Большинством населения Восточной Европы либерализм воспринимается, как институционализированное лицемерие со стороны элит (местных и общеевропейских), которые навязывают обществу громоздкую и неблагодарную культурную и цивилизационную имитацию Запада.
Во-вторых, даже в странах, казалось бы, полностью либеральной Западной Европы право-консервативные силы весьма значительно наращивают обороты, и то консервативное восстание, что сейчас наблюдается на политическом поле восточной части континента, в любой момент может перекинуться на его западную часть.
Либералы во всём мире не хотят понять одного: правоконсервативная повестка набирает обороты потому, что гораздо более понятна и близка людям. Требования же «европейской прогрессивной политики» — будь то увеличение числа женщин в наблюдательных советах листинговых компаний или использование «нейтральных по гендерному признаку» формулировок в университетских документах — у широких слоёв населения как минимум не вызывает понимания. А чаще и вовсе вызывает гнев. Причём и в Западной Европе тоже. Эти т. н. «ценности», долгие годы навязывавшиеся, как «универсальные» и «общечеловеческие», на деле таковыми не являются даже близко. В конечном счете они просто служат элитам (что западноевропейским, что североамериканским), интересы которых имеют мало общего с реалиями жизни широких слоёв населения.

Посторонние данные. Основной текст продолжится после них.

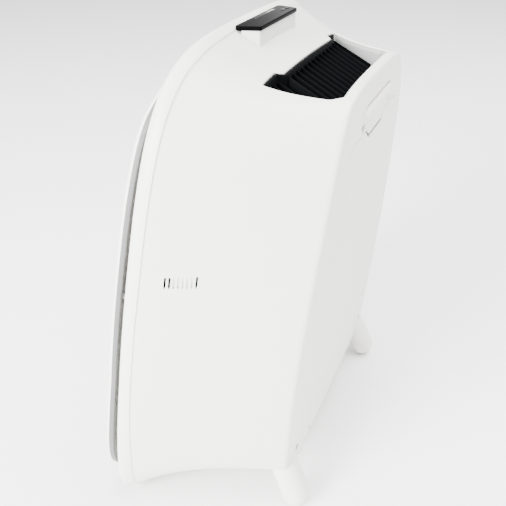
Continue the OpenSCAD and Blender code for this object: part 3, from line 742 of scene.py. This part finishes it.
# ------------------------------------------------------------------ front cover
GAP_Y = -20.5         # the cover's rear edge, which faces the gap
cover_profile = [(200, -35.2), (110, -34.5), (60, -33.7), (30, -33), (12, -31.8), (8, -31.2), (5, -30.4),
                 (2.8, -29.4), (1.4, -28.2), (0.5, -26.9), (0, -25.4), (0, GAP_Y - 0.7), (0.2, GAP_Y - 0.2),
                 (0.7, GAP_Y), (1.6, GAP_Y), (2.1, GAP_Y - 0.2), (2.3, GAP_Y - 0.7), (2.4, -24.5), (5, -27),
                 (12, -28.8), (30, -30.2), (110, -31.7), (200, -32.4)]
rings = [lring(d, y, OC) for d, y in cover_profile]
v = flat(rings) + [lw(0, -35.3, 252), lw(0, -32.5, 252)]
f = ring_faces(len(rings), NR, caps=False)
f += [[j, (j + 1) % NR, len(v) - 2] for j in range(NR)]
last = (len(rings) - 1) * NR
f += [[last + j, last + (j + 1) % NR, len(v) - 1] for j in range(NR)]
cover = make("front_cover_panel", v, f, M["front"], "cover", "front_white", True, 50)
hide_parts("front_cover")
# dark grey band set on the cover's rear rim
band_profile = [(-0.12, -25.0), (-0.12, GAP_Y - 0.4), (0.3, GAP_Y + 0.12), (2.0, GAP_Y + 0.12),
                (2.0, GAP_Y - 0.4), (0.3, -25.0)]
rings = [lring(d, y, OC) for d, y in band_profile]
make("cover_rim_band", flat(rings), ring_faces(len(rings), NR, closed_rows=True), M["band"],
     "cover", "light_grey", True, 40)

# ------------------------------------------------------------------ water tank: face, bucket, ribs
face = shelled("tank_face", rows, 0.0027)
boolean(face, [prism("c_face", resample(grow(tank_outline(0), -0.9), 4), "y", 70, 140)], "INTERSECT")
surface_normals(face, skin, SKIN)
face.data.materials.clear()
face.data.materials.append(M["shell"])
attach(face, "tank")
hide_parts("water_tank")
bead_rear(tank_outline(0), 0.9, "tank_face_edge", M["shell"], "tank", "shell_white", side=-1)


def bucket(name, lo, hi, wall, r, mat, body, slot):
    """Open box with rounded corners, walls and rim, as one closed loft."""
    x0, y0, z0 = lo
    x1, y1, z1 = hi

    def rect(d):
        corners = [(x0 + d, y0 + d), (x1 - d, y0 + d), (x1 - d, y1 - d), (x0 + d, y1 - d)]
        return round_poly(corners, max(0.6, r - d), 5)

    rings = [(rect(r * 0.8), z0), (rect(r * 0.3), z0 + r * 0.15), (rect(0), z0 + r * 0.8), (rect(0), z1 - 0.6),
             (rect(0.4), z1), (rect(wall - 0.4), z1), (rect(wall), z1 - 0.6),
             (rect(wall), z0 + wall + r * 0.6), (rect(wall + r * 0.5), z0 + wall)]
    v = [(p[0], p[1], z) for ring, z in rings for p in ring]
    return make(name, v, ring_faces(len(rings), len(rings[0][0])), mat, body, slot, True, 40)


bucket("tank_bucket", (-86, 24, 58), (86, 81.4, 176), 2.4, 7, M["tank"], "tank", "tank")
for i, x in enumerate((-84, -20, 18, 82)):
    plate = [(80.8, 62), (84.1, 62), (92.1, 170), (80.8, 170)]
    v = [(x + h, p[0], p[1]) for h in (0, 2) for p in plate]
    rib = cutter("rib", v, ring_faces(2, 4))
    bm = bmesh.new()
    bm.from_mesh(rib.data)
    bmesh.ops.bevel(bm, geom=bm.edges[:], offset=0.0003, segments=2, profile=0.5, affect="EDGES")
    me = bpy.data.meshes.new("tank_rib")
    bm.to_mesh(me)
    bm.free()
    bpy.data.objects.remove(rib)
    finish_mesh("tank_rib_%d" % (i + 1), me, M["tank"], "tank")
for x in (-56, -37):
    rounded_box("float_lug_%d" % (1 if x < -50 else 2), (x, 69, 150), (x + 3, 79.2, 163), 0.8,
                M["tank"], "tank")

# ------------------------------------------------------------------ handle pocket and bar
pocket_profile = [(-4.5, 97.8), (2.2, 97.8), (2.55, 98.3), (2.55, 105.0), (2.0, 105.5), (0.9, 105.5), (0.35, 105.0),
                  (0.3, 100.2), (-0.4, 99.3), (-1.6, 98.9), (-4.5, 98.9)]
rings = [[(p[0], y, p[1]) for p in handle_outline(g)] for g, y in pocket_profile]
pocket = make("handle_pocket_tray", flat(rings), ring_faces(len(rings), len(rings[0])), M["shell"],
              "housing", "shell_white", True, 50)
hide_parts("handle_pocket")
HY, HZ = 103.1, 421.0     # the handle's hinge line
side = spline([(52, 103.2, 421), (52, 105.5, 424.5), (49.5, 108.8, 428.4), (42, 110.5, 431)], 5)
side = [tuple(p) for p in side]
srad = [4.1 + 0.9 * j / (len(side) - 1) for j in range(len(side))]
foot = [((52, 101.0, 417.6), 1.4), ((52, 101.3, 418.2), 3.0), ((52, 102.1, 419.4), 3.9)]
half_p = [q[0] for q in foot] + side
half_r = [q[1] for q in foot] + srad
mid = [(x, 110.5, 431) for x in (26, 12, 0, -12, -26)]
bar = half_p + mid + [(-p[0], p[1], p[2]) for p in half_p[::-1]]
rad = half_r + [5.0] * 5 + half_r[::-1]
v, f = sweep(bar, rad, seg=20, closed=False)
handle = make("carry_handle_bar", v, f, M["front"], "handle", "front_white", True, 60)
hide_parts("carry_handle")
for m in (-1, 1):
    v, f = sweep([(x * m, HY, HZ) for x in (52, 56, 59.8, 60.3)], [2.2, 2.2, 2.2, 1.6], seg=20, closed=False)
    make("handle_pin_%s" % ("l" if m < 0 else "r"), v, f, M["front"], "handle", "front_white", True, 40)

# ------------------------------------------------------------------ control pod, slab, display, keys
SZ = 500.0                # top of the slab
pod_poly = round_poly([(-54.6, -12.6), (54.6, -12.6), (48.1, 4.6), (-48.1, 4.6)], 2.0, 5)
pod_profile = [(0.6, 474.0), (0.3, 486), (0, SZ - 4.7), (-0.3, SZ - 4.15), (-3.0, SZ - 4.1)]
rings = [[(p[0], p[1], z) for p in (grow(pod_poly, d) if d else pod_poly)] for d, z in pod_profile]
pod = make("control_pod_box", flat(rings), ring_faces(len(rings), len(pod_poly)), M["shell"],
           "housing", "shell_white", True, 40)
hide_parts("control_pod")
slab_poly = round_poly([(-57.4, -18.5), (57.4, -18.5), (49.4, 6), (-49.4, 6)], [4.2, 4.2, 3.4, 3.4], 7)
slab = plate_from_outline("control_slab_glass", slab_poly, SZ - 4.0, SZ, 0.9, M["gloss"],
                          "housing", "gloss_black", 4)
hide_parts("control_slab")
disp_poly = round_poly([(-32.8, -15.2), (16.8, -15.2), (16.8, -11.4), (-32.8, -11.4)], 0.6, 4)
disp = plate_from_outline("display_strip", disp_poly, SZ - 1.0, SZ + 0.12, 0.1, M["display"],
                          "housing", "gloss_black", 2)
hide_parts("display_window")
for name, x, body in (("power_key_pad", -45, "power_key"), ("mode_key_pad", -34.5, "mode_key")):
    y = -4.1 - (x + 45) * 0.05
    key = plate_from_outline(name, stadium(8.0, 4.4, x, y, 8), SZ - 4.6, SZ + 0.28, 0.35, M["display"],
                             body, "gloss_black", 3)
    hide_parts({"power_key": "key_power", "mode_key": "key_mode"}[body])

# ------------------------------------------------------------------ outlet duct, floor and fins
op = resample(outlet_poly, 2.5)
tops = []
for x, y in grow(op, 0.6):
    p, n = on_top(x, y)
    tops.append(p[2] if p else 455)
# each ring of the throat: how far in, then how far below the surface or at what height
throat_profile = [(-0.6, -2.6, None), (-1.0, -1.6, None), (-1.4, -1.9, None), (-2.0, -6.0, None),
                  (-2.4, None, 436), (-2.6, None, 420.5), (-8, None, 420.0)]
rings = []
for off, dz, zf in throat_profile:
    g = grow(op, off)
    rings.append([(p[0], p[1], (tops[i] + dz) if zf is None else min(zf, tops[i] - 9)) for i, p in enumerate(g)])
duct = make("outlet_throat", flat(rings), ring_faces(len(rings), len(op), caps=False), M["rim"],
            "housing", "light_grey", True, 50)
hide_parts("outlet_duct")
# black sheet of painted shade on the outlet's front wall, up to the tongue's edge
SHADE_SHEET_Y, SHADE_SHEET_X = 41, -94    # it runs along the front edge only, and ends short of the far corner
shade_rows = []
for off, dz in ((-1.0, -3.0), (-1.0, -1.4), (-1.25, -1.1), (-3.0, -1.3), (-3.3, -1.9), (-3.3, None)):
    g = grow(op, off)
    shade_rows.append([(p[0], p[1], tops[i] + dz if dz else 421.0) for i, p in enumerate(g)])
front_i = [i for i, p in enumerate(op) if p[1] < SHADE_SHEET_Y and p[0] > SHADE_SHEET_X]
start = next(i for i in front_i if (i - 1) % len(op) not in front_i)
run = [(start + k) % len(op) for k in range(len(front_i))]
make("outlet_front_painted_shade", [row[i] for i in run for row in shade_rows], ring_faces(len(run), len(shade_rows)), M["fin"],
     "housing", "dark_plastic", True, 40)

FIN_PITCH, FIN_T = 11.4, 1.6


def fin(x, e):
    """Points and faces of the fin at x, which ends at depth e."""
    far = abs(x) > 75     # beside the tongue, where the opening starts further forward
    y0 = 32.0 if far else 38.6
    top = (lambda y: 462.4 - (y - 32) * 0.5) if far else (lambda y: 464.9 - (y - 38) * 0.54)
    v = []
    for j in range(13):
        y = y0 + 0.05 + (e - y0 - 0.1) * j / 12
        z, b0 = top(y), (452.6 if y < y0 + 2.2 else 420.7)
        h = FIN_T / 2 - 0.02
        v += [(x - h, y, b0), (x - h, y, z - 0.8), (x - h + 0.25, y, z - 0.2), (x, y, z),
              (x + h - 0.25, y, z - 0.2), (x + h, y, z - 0.8), (x + h, y, b0)]
    return v, ring_faces(13, 7)


vv, ff = [], []
for i in range(-8, 9):
    x = i * FIN_PITCH
    v, f = fin(x, 78 if abs(x) > 90 else 94.2)
    o = len(vv)
    vv += v
    ff += [[a + o for a in q] for q in f]
fins = make("outlet_fin_set", vv, ff, M["fin"], "housing", "dark_plastic", True, 40)
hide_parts("outlet_fins")
for i, y in enumerate((46, 80)):
    w = 95.9 if y < 60 else 86.3
    rounded_box("fin_tie_%d" % (i + 1), (-w, y, 423), (w, y + 3, 427), 0.5, M["fin"], "housing")
v = [(p[0], p[1], z) for z in (419.0, 420.2) for p in grow(op, -2.4)]
make("throat_floor", v, ring_faces(2, len(op)), M["dark"], "housing", "dark_plastic", True, 40)

# ------------------------------------------------------------------ peg legs, flat where they sit on their pads
LEG_R, LEG_SEG = 16.0, 48
LEG_FLAT_Z = 1.25         # the round end is flat here, on its pad
# the leg's profile: a round end, then the shaft with a small chamfer at its top
round_end = [math.pi / 2 * j / 14 for j in range(1, 15)]
leg_profile = [(-LEG_R * math.cos(q), LEG_R * math.sin(q)) for q in round_end]
leg_profile += [(20, LEG_R), (45, LEG_R), (72.8, LEG_R), (73.6, LEG_R - 0.3), (74, LEG_R - 1.1)]
for m, nm in ((-1, "leg_left"), (1, "leg_right")):
    p, d = leg_axis(m)
    u = d.orthogonal().normalized()
    w = d.cross(u)
    v = []
    for h, r in leg_profile:
        for j in range(LEG_SEG):
            q = 2 * math.pi * j / LEG_SEG
            c = p + d * h + (u * math.cos(q) + w * math.sin(q)) * r
            c.z = max(c.z, LEG_FLAT_Z)
            v.append(c)
    leg = make(nm + "_peg", v, ring_faces(len(leg_profile), LEG_SEG), M["front"], "housing", "front_white", True, 50)
    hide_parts(nm)

# ------------------------------------------------------------------ floor, light
bpy.data.objects.remove(skin)


def floor_material():
    """Nearly white floor with a very slight drift."""
    m = bpy.data.materials.new("floor_pale")
    m.use_nodes = True
    b = m.node_tree.nodes["Principled BSDF"]
    n = m.node_tree.nodes.new("ShaderNodeTexNoise")
    n.inputs["Scale"].default_value = 2.0
    r = m.node_tree.nodes.new("ShaderNodeValToRGB")
    r.color_ramp.elements[0].color = (0.97, 0.97, 0.97, 1)
    r.color_ramp.elements[1].color = (0.98, 0.98, 0.98, 1)
    m.node_tree.links.new(n.outputs[0], r.inputs[0])
    m.node_tree.links.new(r.outputs[0], b.inputs["Base Color"])
    b.inputs["Roughness"].default_value = 0.9
    return m


fl = bpy.data.meshes.new("floor")
fl.from_pydata([(-8, -8, 0), (8, -8, 0), (8, 8, 0), (-8, 8, 0)], [], [[0, 1, 2, 3]])
fl.materials.append(floor_material())
floor = new_object("floor", fl)

world = bpy.data.worlds.new("studio")
scene.world = world
world.use_nodes = True
bg = world.node_tree.nodes["Background"]
bg.inputs[0].default_value = (1.0, 1.0, 1.0, 1)
bg.inputs[1].default_value = 1.35


def area(name, loc, target, size, power):
    """Rectangular white lamp aimed at a point."""
    d = bpy.data.lights.new(name, "AREA")
    d.shape = "RECTANGLE"
    d.size, d.size_y = size
    d.energy = power
    o = bpy.data.objects.new(name, d)
    scene.collection.objects.link(o)
    o.location = loc
    o.rotation_euler = (Vector(target) - Vector(loc)).to_track_quat("-Z", "Y").to_euler()


area("key", (2.2, -0.9, 1.3), (0, 0, 0.3), (1.3, 1.3), 300)
area("fill", (0.6, 2.2, 1.2), (0, 0, 0.3), (1.8, 1.4), 2)
area("top", (-0.3, 0.5, 2.6), (0, 0, 0.0), (2.4, 2.4), 210)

Но правда в том, что и консервативный дискурс ничего не решает. И из-за этого уже сейчас можно смело утверждать, что нынешнее «консервативное восстание Европы» даже при самом благоприятном завершении никаких ощутимых результатов не принесёт. Кроме, возможно, сворачивания наиболее одиозных и противоестественных аспектов либерального мракобесия. Дело ведь в том, что и у неолиберализма, и у неоконсерватизма (если его, конечно, можно так назвать) один хозяин — современный капитализм. И до тех пор, пока не будет решён вопрос с ним, любые консервативные преобразования так и останутся не более, чем косметическим ремонтом.